Il est de bonne guerre de reproduire cette page :

« Je me rappelle, comme si c’était hier, cette inoubliable soirée du 30 mars 1890, où nous fut donné au théâtre Montparnasse la première représentation des Revenants[1]… Le bataillon sacré des Ibséniens était à son poste, l’air menaçant et les yeux agressifs. C’était dans toute la salle un frémissement d’attente ! Deus, ecce deus. On sentait que si quelque iconoclaste se fût permis l’horrible inconvenance de laisser échapper un geste de doute, il eut été roulé sous le mépris et l’injure ! Ceci n’était pas à vrai dire une pièce qu’on jouait sur un théâtre ; c’était un office religieux que l’on célébrait dans un temple, il était coupé de temps à autre par des cris furieux d’enthousiasme, mais le reste du temps c’était une ardeur d’attention, une ferveur de respect que personne ne se serait avisé de troubler. Combien y avait-il de profanes dans l’assemblée ? Je l’ignore. Il s’en trouvait pourtant. Je le sentais à des regards éperdus et navrés que me lançaient des impies forcés au silence par la gravité de ces mystères… Les Ibséniens avaient adopté une tenue et une coiffure particulière auxquelles ils se reconnaissaient. Hommes et femmes étaient arrangés à la Botticelli !
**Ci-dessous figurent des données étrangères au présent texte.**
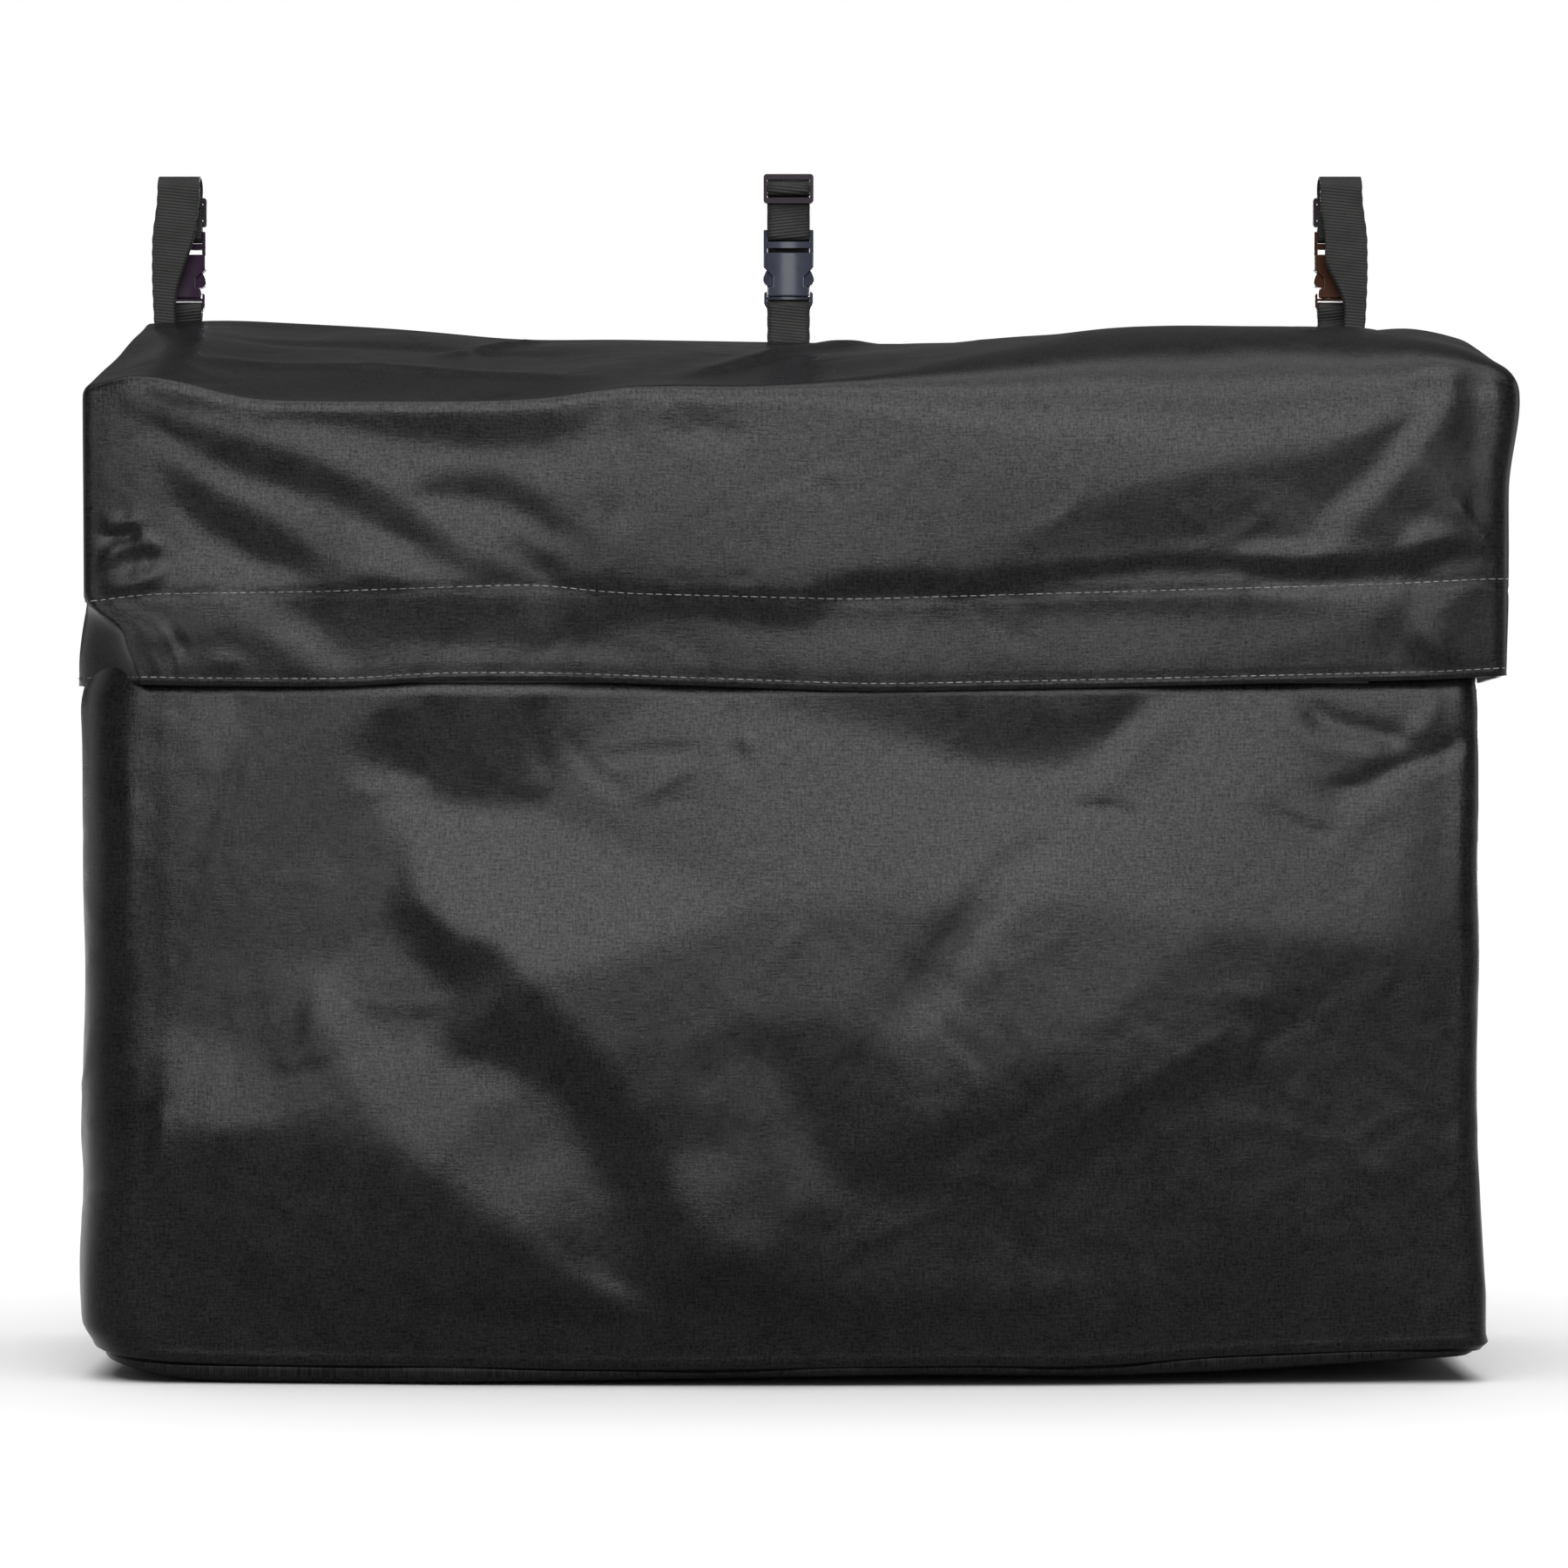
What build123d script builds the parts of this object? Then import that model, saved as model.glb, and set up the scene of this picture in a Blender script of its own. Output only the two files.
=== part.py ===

  1. Ce n’est ni le comte Prozor ni M. Jules Lemaître qui mirent Antoine sur la voie d’Ibsen. À l’une des répétitions d’Esther Brandes, rue Blanche, il me souvient qu’Émile Zola recommanda chaleureusement la pièce au directeur du Théâtre Libre. Antoine se plaignait de la mauvaise traduction qui lui avait été communiquée. C’était une version de M. de Hessem faite d’après l’allemand. Les répétitions d'Esther Brandes sont de 1887. Trois ans après, Rodolphe Darzens fournissait à Antoine la traduction rêvée par lui.